[Rows from a 3D modeling dataset]
● ● ● ●
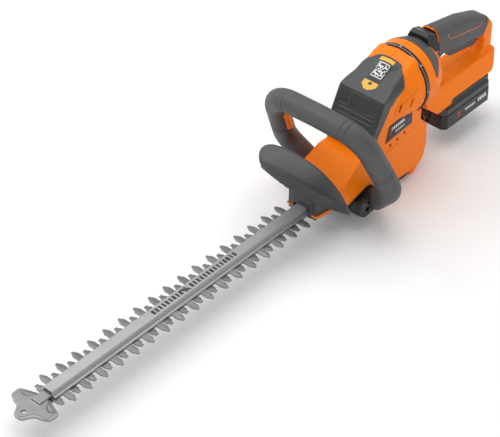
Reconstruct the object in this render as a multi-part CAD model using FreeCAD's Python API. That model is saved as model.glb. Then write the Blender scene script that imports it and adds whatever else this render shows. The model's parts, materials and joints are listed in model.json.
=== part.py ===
"""Cordless hedge trimmer with a swivelling rear handle.

Working frame: X = 0 at the front face of the nose block, +X towards the blade tip, +Y to the
operator's left, Z = 0 on the plane where the two blades slide on each other. Every finished
piece is moved by PLACE at the end, so the model stands on Z = 0 with its length centred on X = 0.
"""
import FreeCAD, Part
import math
import os
from FreeCAD import Vector as V

# ---------------------------------------------------------------- driving dimensions (mm)
FIT = 0.1              # gap between sliding metal faces, and radial gap of a running fit's pair
GAP = 0.4              # gap between pieces that move past each other freely
WALL = 2.8             # wall of the moulded shells

# cutting blades
TOOTH_PITCH = 30.0
TOOTH_COUNT = 17
TOOTH_WIDTH = 10.8
LONG_TOOTH = 35.0      # reach of the upper blade's teeth from the centre line
SHORT_TOOTH = 26.5     # reach of the lower blade's teeth
TOOTH_POINT = 8.0      # length of the pointed end of a long tooth
NUB_HALF = 2.8         # half width of the blunt nub that ends a short tooth
NUB_LENGTH = 3.0
NUB_TAPER = 4.0        # length over which a short tooth narrows to its nub
BLADE_THICK = 2.0
BLADE_HALF = 11.0      # half width of a blade's bar
STROKE = 15.0          # travel of each blade, half a pitch
FIRST_TOOTH = 22.0     # first tooth's centre, ahead of the nose
BOLT_R = 2.5
BOLT_COUNT = 6

# blade cover, support bar and tip protector
COVER_TOP_HALF = 8.9
COVER_LIP_HALF = 14.0
COVER_HEIGHT = 11.0
COVER_SHEET = 1.4
BAR_THICK = 3.2
TIP_HALF = 38.3
TIP_LENGTH = 50.0
TIP_THICK = 4.0
HANG_HOLE_R = 3.5

# gearbox and drive
MODULE = 1.25
GEAR_TEETH = 52
PINION_TEETH = 12
GEAR_FACE = 7.0
CRANK_X = -95.0
ECCENTRIC_R = 11.0
SHAFT_R = 5.0
YOKE_PLAY = 1.8        # room for the straight-line ratio that stands for the crank's cosine
MOTOR_R = 22.0
MOTOR_HEIGHT = 62.0
MOTOR_SHAFT_R = 2.5

# nose, gear cover and hand guard
NOSE_HALF = 26.0
NOSE_BACK_HALF = 33.0
NOSE_LENGTH = 52.0
NOSE_TOP = 27.5
NOSE_BOTTOM = -5.0
GEAR_COVER_HALF = 48.0
GEAR_COVER_TOP_HALF = 38.0
GEAR_COVER_TOP = 61.0
GUARD_HALF = 86.5
GUARD_TOP = 120.0
GUARD_THICK = 3.2
GUARD_TIP_Z = 35.0     # height of the guard's pointed ends
GUARD_LEAN = 26.0      # how far the guard's top leans out over the blades
GUARD_CREASE = (-6.0, 16.0)  # the crease's place, and its height above the lower edge

# motor housing
BODY_FRONT = -105.0
BODY_REAR = -230.0
BODY_HALF = 42.0
BODY_BOTTOM = -28.0
FOOT_DROP = 14.0       # how far the foot reaches below the housing
RAMP_FRONT_Z = 143.0
RAMP_FRONT_X = -135.0
CROWN_X = -219.0
SKIN = 1.4             # how far the motor cover stands out of and into the housing

# swivel
SWIVEL_Z = 125.0
RING_R = 57.0
RING_WIDE = 7.0
SWIVEL_SHAFT_R = 34.0

# front handle
LOOP_LEAN = 24.6       # degrees forward from upright
LOOP_X = -102.0
LOOP_FOOT_Y = 58.0
LOOP_FOOT_Z = -10.0
LOOP_WIDE = 103.0
LOOP_WIDE_Z = 49.5
LOOP_TOP_Y = 84.0
LOOP_TOP_Z = 174.0
LOOP_CROWN = 3.5       # rise of the top bar's middle
LOOP_BEND = 45.0
LOOP_TUBE_R = 17.8
LOOP_WALL = 3.0
PADDLE_LENGTH = 52.0
PADDLE_HALF = 6.5
PADDLE_TRAVEL = 3.0

# rear handle
HANDLE_BACK = -452.0
GRIP_FRONT = -297.0
GRIP_HALF = 17.5
GRIP_TOP_FRONT = 179.0
GRIP_TOP_BACK = 154.0
NECK_TOP = 163.0       # top of the neck that the lock slides on
BASE_HALF = 34.0
BASE_TOP = 78.0
OPENING_FRONT = -302.0
OPENING_BACK = -420.0
TRIGGER_SWING = 7.0    # degrees
TRIGGER_STEPS = 6
TRIGGER_HALF = 11.0
SLIDER_TRAVEL = 6.0

# battery
PACK_HALF = 40.0
PACK_FRONT = -297.0
PACK_BACK = -419.0
PACK_BOTTOM = 0.0
PACK_SPLIT = 26.0
PACK_TOP = 45.5
PACK_STEP = -323.0
RAIL_HALF = 20.0
CELL_R = 9.2

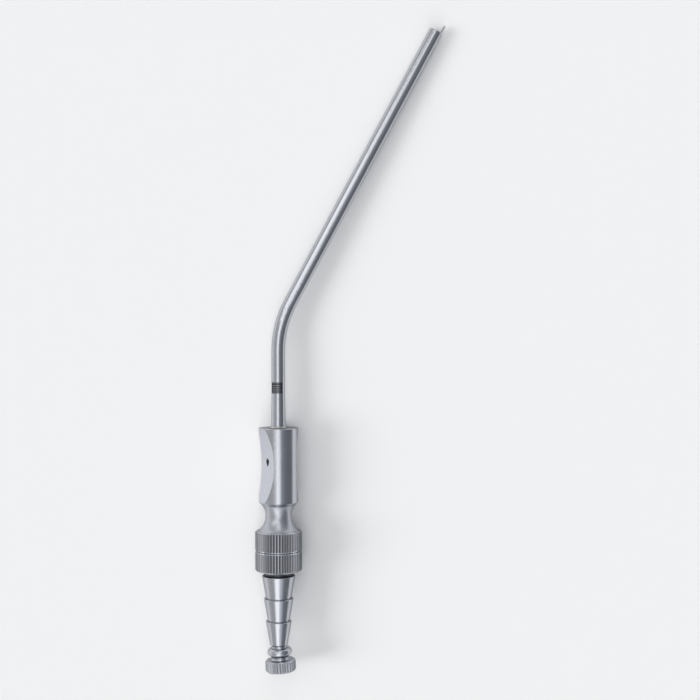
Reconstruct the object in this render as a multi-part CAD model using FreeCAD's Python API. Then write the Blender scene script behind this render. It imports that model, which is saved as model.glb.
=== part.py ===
"""A bent surgical suction tube with a finger-vent grip, a screwed hose connector and a cleaning stylet.

Every piece is first made about the grip's own axis, which is the Y axis, with Y = 0 at the grip's top
face, +Y towards the tube's tip and the tube bent towards +X. The whole instrument is then laid on the
plane Z = 0 in the pose in which it comes to rest. All lengths are in millimetres, all angles in degrees.
"""

import FreeCAD, Part
import math
import os

Vector = FreeCAD.Vector

# How far a cutter runs past what it cuts, and how near two points count as one
OVERSHOOT = 1.0
SAME_PLACE = 0.001

# Suction tube
TUBE_DIAMETER = 4.0
TUBE_WALL = 0.25
TUBE_STRAIGHT = 22.45
TUBE_ARM = 90.35
BEND_ANGLE = 28.3
BEND_RADIUS = 30.0
TIP_ROUND = 0.12
FOOT_DIAMETER = 4.3
FOOT_TAPER = 9.0
TUBE_SEAT = 7.0
BRAZE_GAP = 0.02

# Grip
GRIP_DIAMETER = 11.66
GRIP_LENGTH = 21.8
GRIP_EDGE = 0.15
GRIP_FOOT_HEIGHT = 1.0
SCOOP_RADIUS = 30.0
SCOOP_WEB = 6.8
SCOOP_TURN = 24.0
VENT_DIAMETER = 2.0
VENT_TAIL = 0.5
VENT_FROM_TOP = 9.9

# Neck below the grip
NECK_DIAMETER = 7.6
NECK_LENGTH = 7.4
NECK_COVE = 5.3
NECK_WAIST_FROM_TOP = 3.1

# Knurled collars
COLLAR_DIAMETER = 13.74
UPPER_COLLAR = 5.9
LOWER_COLLAR = 5.9
COLLAR_EDGE = 0.45
SEAM_ROUND = 0.45
COLLAR_FLUTES = 50
FLUTE_DEPTH = 0.28
FLUTE_SHARE_OF_PITCH = 0.72

# Screwed joint between grip and connector
SPIGOT_DIAMETER = 7.9
SPIGOT_LENGTH = 4.7
RUNNING_CLEARANCE = 0.05
SEAM_GAP = 0.02
SPIGOT_END_GAP = 0.3

# Hose connector
CONNECTOR_NECK_DIAMETER = 6.8
CONNECTOR_NECK = 1.5
BARB_COUNT = 3
BARB_LENGTH = 6.7
BARB_TOP_DIAMETER = 9.8
BARB_TOP_STEP = 1.1
BARB_TAPER = 2.35
BARB_EDGE = 0.1
CONNECTOR_TAIL = 0.35
CONNECTOR_END_ROUND = 0.3

# Stylet
WIRE_DIAMETER = 0.5
WIRE_REACH = 2.6
WIRE_LEAN = 3.0
WIRE_LEAN_RUN = 5.0
WIRE_CLEARANCE = 0.06
WIRE_ARM_CLEARANCE = 0.35
WIRE_CURVE = 40.0
WIRE_SOCKET = 3.0
KNOB_TILT = 3.5
KNOB_SHIFT = 0.15
KNOB_SEAT_GAP = 0.05
PLUG_LENGTH = 2.5
PLUG_CLEARANCE = 0.35
PLUG_POINT = 0.6
BOSS_DIAMETER = 4.6
BOSS_HEIGHT = 0.65
BEAD_DIAMETER = 7.2
BEAD_HEIGHT = 2.3
KNOB_NECK_DIAMETER = 4.8
KNOB_NECK = 1.2
KNOB_NECK_FLARE = 0.4
KNOB_DIAMETER = 9.0
KNOB_HEIGHT = 3.4
KNOB_EDGE = 0.5
KNOB_FLUTES = 33
KNOB_FLUTE_DEPTH = 0.22

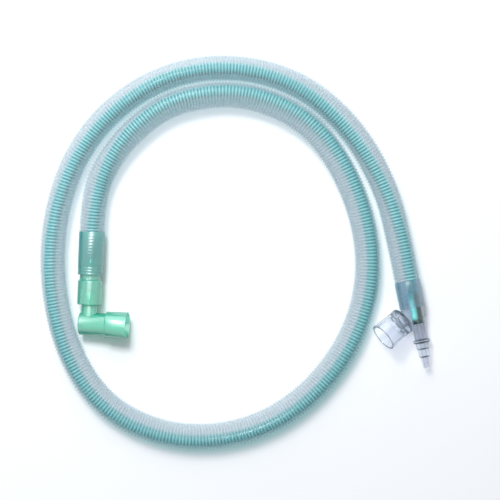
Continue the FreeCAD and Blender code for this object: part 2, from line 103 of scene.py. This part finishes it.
# Corner points of the two routes, as the solids have them, apart from the four of each route at the
# loop's bottom, which lie 1.3 to 1.5 mm further out.
HOSE_ROUTE = [
    (-0.1550, 0.0655, AXIS_HEIGHT),
    (-0.1539, 0.0970, AXIS_HEIGHT),
    (-0.1430, 0.1280, AXIS_HEIGHT),
    (-0.1180, 0.1615, AXIS_HEIGHT),
    (-0.0775, 0.1915, AXIS_HEIGHT),
    (-0.0120, 0.2000, AXIS_HEIGHT),
    (0.0495, 0.1755, AXIS_HEIGHT),
    (0.0870, 0.1280, AXIS_HEIGHT),
    (0.1095, 0.0640, AXIS_HEIGHT),
    (0.1090, 0.0020, AXIS_HEIGHT),
    (0.0845, -0.0560, AXIS_HEIGHT),
    (0.0385, -0.1048, AXIS_HEIGHT),
    (-0.0190, -0.1305, AXIS_HEIGHT),
    (-0.0840, -0.1310, AXIS_HEIGHT),
    (-0.1425, -0.1032, AXIS_HEIGHT),
    (-0.1780, -0.0515, AXIS_HEIGHT),
    (-0.1935, 0.0130, AXIS_HEIGHT),
    (-0.1920, 0.0760, AXIS_HEIGHT),
    (-0.1730, 0.1370, AXIS_HEIGHT),
    (-0.1355, 0.1860, AXIS_HEIGHT),
    (-0.0790, 0.2190, AXIS_HEIGHT),
    (-0.0135, 0.2255, AXIS_HEIGHT),
    (0.0470, 0.2075, AXIS_HEIGHT),
    (0.0950, 0.1665, AXIS_HEIGHT),
    (0.1270, 0.1090, AXIS_HEIGHT),
    (0.1399, 0.0570, AXIS_HEIGHT),
    (0.1475, 0.0180, AXIS_HEIGHT),
]
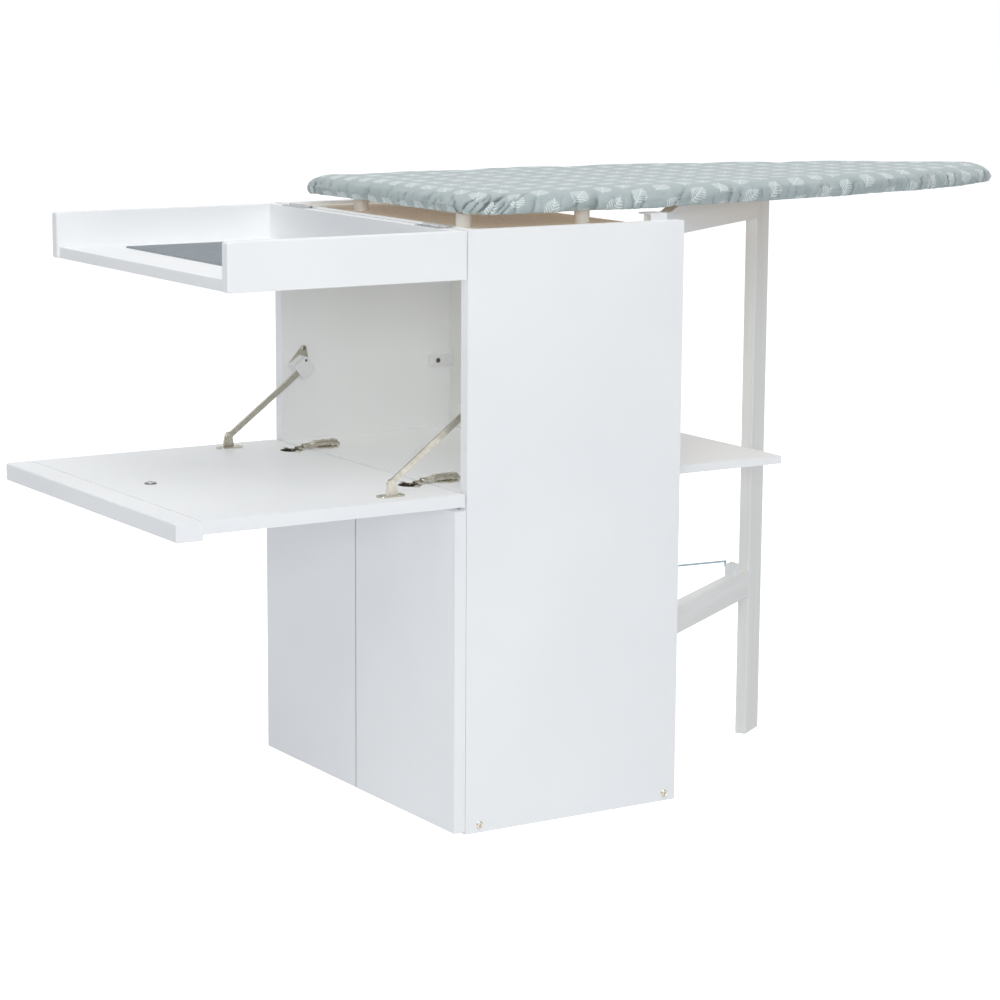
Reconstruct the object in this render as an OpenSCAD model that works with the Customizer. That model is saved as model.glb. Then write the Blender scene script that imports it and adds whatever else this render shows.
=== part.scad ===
// Ironing board cabinet: a white cupboard whose fall front and lid open to the front,
// with a padded board on top and a swing-out gate that props the board at the back.
// The origin is on the floor under the middle of the body. +X is the right side seen from the front,
// +Y runs from the front to the back, and +Z is up. The model stands opened for use.

/* [Body] */
// Width over both side panels
body_w = 560; // [520:5:640]
// Depth of the side panels
body_d = 360; // [350:5:420]
// Height of the side panels
body_h = 850; // [820:5:900]
// Thickness of the side panels
side_t = 18; // [16:1:22]
// Thickness of the bottom panel
bottom_t = 22; // [18:1:28]
// Height of the compartment floor above the ground
floor_z = 487; // [460:1:520]
// Thickness of the compartment floor
floor_t = 18; // [16:1:22]
// Thickness of the raw top panel
top_t = 16; // [12:1:18]
// How far the raw top panel lies below the side panels
top_sunk = 5; // [2:1:8]
// Height of the rail at the top of the front
front_rail_h = 60; // [50:1:70]
// Thickness of the rail at the top of the front
front_rail_t = 18; // [16:1:22]
// Thickness of the back panel
back_t = 6; // [4:1:8]
// Depth of the open recess behind the back panel
recess_d = 54; // [50:1:60]

/* [Doors] */
// Thickness of a door
door_t = 18; // [16:1:20]
// Gap between the doors and the body
door_gap = 0.8; // [0.5:0.1:1]
// Gap between the two doors
door_split = 2; // [1:0.5:4]
// Clearance under the doors
door_foot = 4; // [2:1:8]
// Clearance between the doors and the fall front above them
door_head = 6; // [5:1:10]

/* [Fall front] */
// Length of the fall front from its hinged edge to its outer edge
flap_l = 440.5; // [435:0.5:446]
// Thickness of the fall front
flap_t = 18; // [16:1:18]
// Distance of the hinge line in front of the body
flap_pivot_out = 12; // [12:0.5:14]
// Distance of the hinge line below the compartment floor
flap_pivot_down = 8; // [8:0.5:8.5]
// Gap between the open fall front and the compartment floor
flap_gap = 3.5; // [3.5:0.1:4]
// Width of the grip strip along the outer edge
grip_w = 40; // [30:1:50]
// How far the grip strip stands below the fall front
grip_drop = 8; // [5:1:10]
// Radius of the grip strip's corners
grip_r = 3; // [1:0.5:4]
// Height of the catch above the underside of the front rail
catch_up = 16; // [12:1:24]
// Sideways place of the strike button, from the middle
strike_side = -15; // [-40:1:40]

/* [Lid] */
// Height of the lid's side walls, its panel included
lid_h = 66; // [64:1:80]
// Thickness of the lid's panel
lid_panel_t = 16; // [12:1:18]
// Thickness of the lid's side walls
lid_wall_t = 18; // [16:1:18]
// Thickness of the lid's front rail
lid_rail_t = 16; // [14:1:18]
// Radius of the rounded ends of the side walls
lid_end_r = 3; // [1:0.5:5]
// Length of one lid hinge
lid_hinge_l = 64; // [50:1:80]
// Distance of each lid hinge from the middle
lid_hinge_x = 195; // [160:1:215]
// Length of the ribbed plate, front to back
plate_l = 236; // [200:1:260]
// Width of the ribbed plate
plate_w = 416; // [360:1:440]
// Thickness of the ribbed plate, ribs included
plate_t = 2.5; // [2:0.1:3]
// Distance from one rib to the next
rib_pitch = 8; // [6:0.5:10]

/* [Board] */
// Length of the board
board_l = 1140; // [1000:5:1200]
// Width of the board's square end
board_w = 500; // [440:2:510]
// Distance of the square end behind the front of the body
board_in = 22; // [20:1:30]
// Length of the stretch that keeps its full width
board_straight = 280; // [200:5:360]
// Radius of the square end's corners
board_corner_r = 45; // [30:1:60]
// Thickness of the wooden core
core_t = 10; // [8:1:12]
// Thickness of the padding on the core
pad_t = 17; // [12:1:18]
// Height of the posts that carry the board
post_h = 23; // [22:1:26]
// Diameter of the posts
post_dia = 22; // [18:1:23]
// Width of the cover's hem under the core
hem_w = 20; // [15:1:20]

/* [Gate] */
// Angle between the opened gate and the depth of the cabinet
gate_angle = 32.5; // [25:0.5:36]
// Distance from the gate's pivot to the outer edge of its leg
gate_reach = 460; // [440:1:470]
// Thickness of the gate's timber
gate_t = 18; // [16:1:18]
// Width of the leg
leg_w = 56; // [45:1:60]
// Distance of the pivot from the outer face of the right side panel
gate_pivot_in = 35; // [34:0.5:36]
// Height of the gate's rails
gate_rail_h = 43; // [35:1:55]
// Underside of the lower rail above the ground
low_rail_z = 225; // [200:1:240]
// Radius of the pivot pins
pivot_r = 4; // [3:0.1:5]

/* [Rear shelf] */
// Length of the shelf from its hinge to its free edge
shelf_l = 284; // [240:1:284]
// Width of the shelf
shelf_w = 350; // [300:1:352]
// Thickness of the shelf
shelf_t = 12; // [10:1:12]
// How far the shelf lies below the compartment floor
shelf_down = 3; // [0:1:8]
// Radius of the shelf's corner beside the leg
shelf_corner_r = 80; // [60:1:90]

/* [Hardware] */
// Diameter of a concealed hinge's cup
cup_dia = 35; // [35:0.5:36]
// Depth of a concealed hinge's cup
cup_depth = 11; // [10.5:0.1:12]
// Distance of each fall front hinge from the middle
flap_hinge_x = 175; // [140:1:190]
// Width of the stays' flat bars
bar_w = 8.5; // [6:0.5:9]
// Thickness of the stays' flat bars
bar_t = 4; // [3:0.5:5]
// Distance of each stay's foot in front of the body
stay_foot_out = 100; // [95:1:105]
// Height of the stay's guide above the compartment floor
guide_up = 113; // [110:1:116]
// Diameter of the wire hook
hook_dia = 3; // [2.5:0.1:4]
// Diameter of a body screw's head
screw_head_dia = 12; // [10:0.5:14]

/* [Hidden] */
$fn = 48;
// Clearances: moving pins in their bores, pieces that pass each other, soft pieces on their seats
pin_clear = 0.08;
slide_clear = 0.3;
soft_clear = 0.3;
cut = 1;

half_w = body_w / 2;
inner_x = half_w - side_t;
front_y = -body_d / 2;
rear_y = body_d / 2;
back_out_y = rear_y - recess_d;
back_in_y = back_out_y - back_t;

block_l = 40;
block_h = 19;
block_t = 11;
block_up = 98;
block_z = floor_z + block_up;
block_screw_in = 12;

top_z = body_h - top_sunk;
front_rail_z = body_h - front_rail_h;
screw_z = bottom_t / 2;
screw_front_y = front_y + 23;
screw_rear_y = rear_y - 19;
screw_shank_r = 2.5;
screw_l = 40;
screw_head_t = 2.4;
notch_w = 110;

door_w = half_w - 1 - door_split / 2;
door_top_z = floor_z - flap_t - door_head;
door_back_y = front_y - door_gap;
door_front_y = door_back_y - door_t;
door_axis_x = half_w - 1;
door_axis_y = front_y - door_gap / 2;
door_cup_in = 22;
door_hinge_z = [90, 370];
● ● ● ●
Problem description: Everything from the first line of the data through the line containing "swivelling rear handle." should be echoed exactly. Add nothing.

Problem solution:
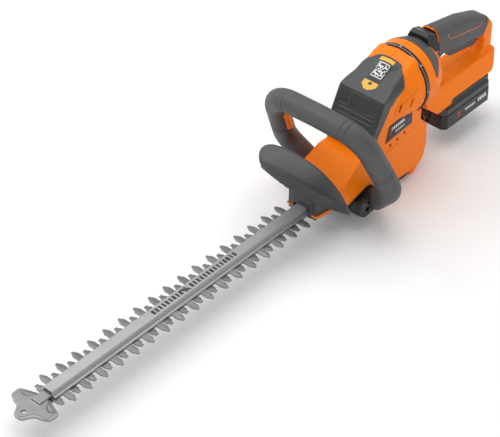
Reconstruct the object in this render as a multi-part CAD model using FreeCAD's Python API. That model is saved as model.glb. Then write the Blender scene script that imports it and adds whatever else this render shows. The model's parts, materials and joints are listed in model.json.
=== part.py ===
"""Cordless hedge trimmer with a swivelling rear handle.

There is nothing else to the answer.